For me, I can explain it this way: Babylon 5 is EXACTLY the show that I always wanted to see, and what I still want to see. If I had been able to describe the TV show I wanted to see in 1992, I would have described a Science Fiction show with great characters, real peril (characters die, and don't come back), serious twists, a grand scale on one hand, and great personal stories on the other, all told with a great sense of adventure and just enough humor to make the show as fun as possible while still having dark, ominous overall themes.
I always loved Star Trek, going back to it's initial run in syndication in the early 70's. And I love Star Trek: The Next Generation.
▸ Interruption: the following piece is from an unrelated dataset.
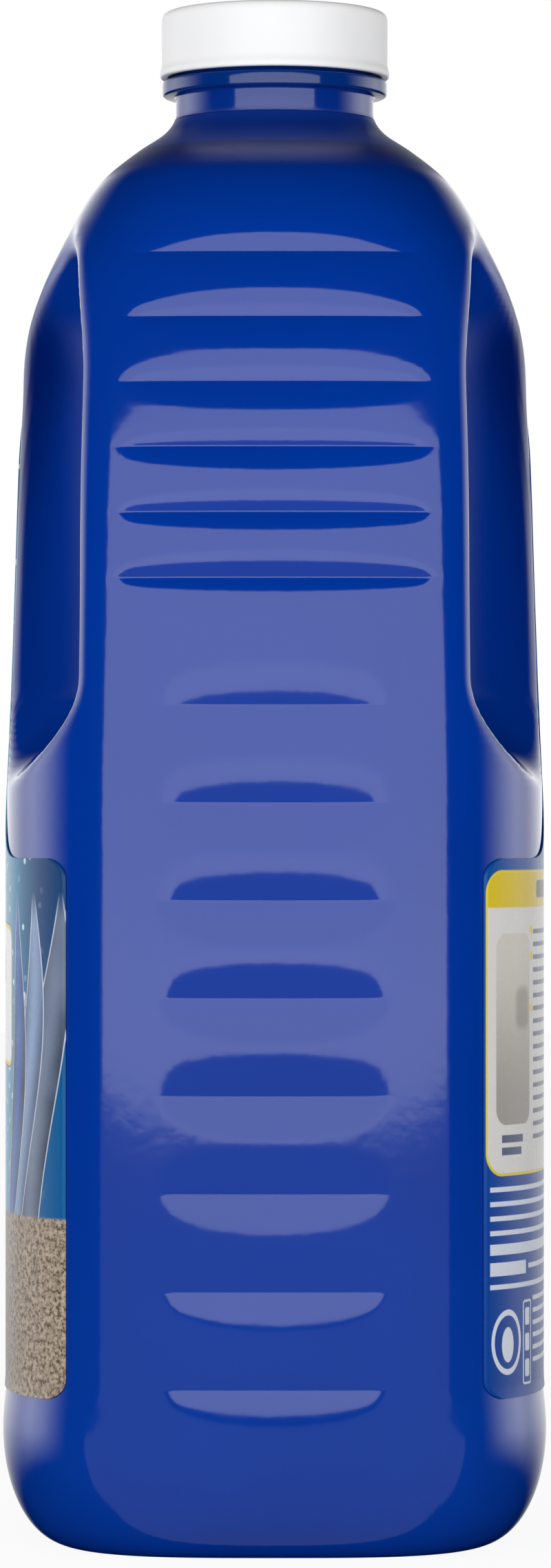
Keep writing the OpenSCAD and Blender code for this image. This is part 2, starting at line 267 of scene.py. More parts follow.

But the one thing that bugged me about The Next Generation was the fact that there was very little real peril. You know by the next episode everything would be fine. And the Federation was perfect. Too perfect. Yes, it was the ideal government to have, but real life just doesn't work that way. Not everything is going to be shiny and new, and not everyone will get along. Things will get dirty, and people will have conflict. People will have serious personal flaws, just like we have today.
And Babylon 5 gave that to us. In spades.
Beyond that, the casting was perfect. If I had been in on the casting decisions, those were the actors I would have chosen. Michael O'Hare, Claudia Christian, Bruce Boxleitner, Jerry Doyle, Richard Biggs, Andreas Katsulas, Peter Jurasik, Mira Furlan, Bill Mumy, Stephen Furst, Jeff Conaway, etc - those are the people I would have chosen for those roles.
These are MY characters. Babylon 5 is MY show. It is the show I always wanted to see, and these are the characters I always wanted to watch. It just took Joe to get them on the screen. No wonder I'm so attached to B5 on such a deep level.
Between getting in on the ground floor (before the show ever aired), and the show being exactly what I always wanted to see with the great characters and both big and small stories, I formed a strong attachment to the show that hasn't waned at all in the last twenty-eight years, and isn't likely to wane in the next 28 years.
Babylon 5 was, and is, something special.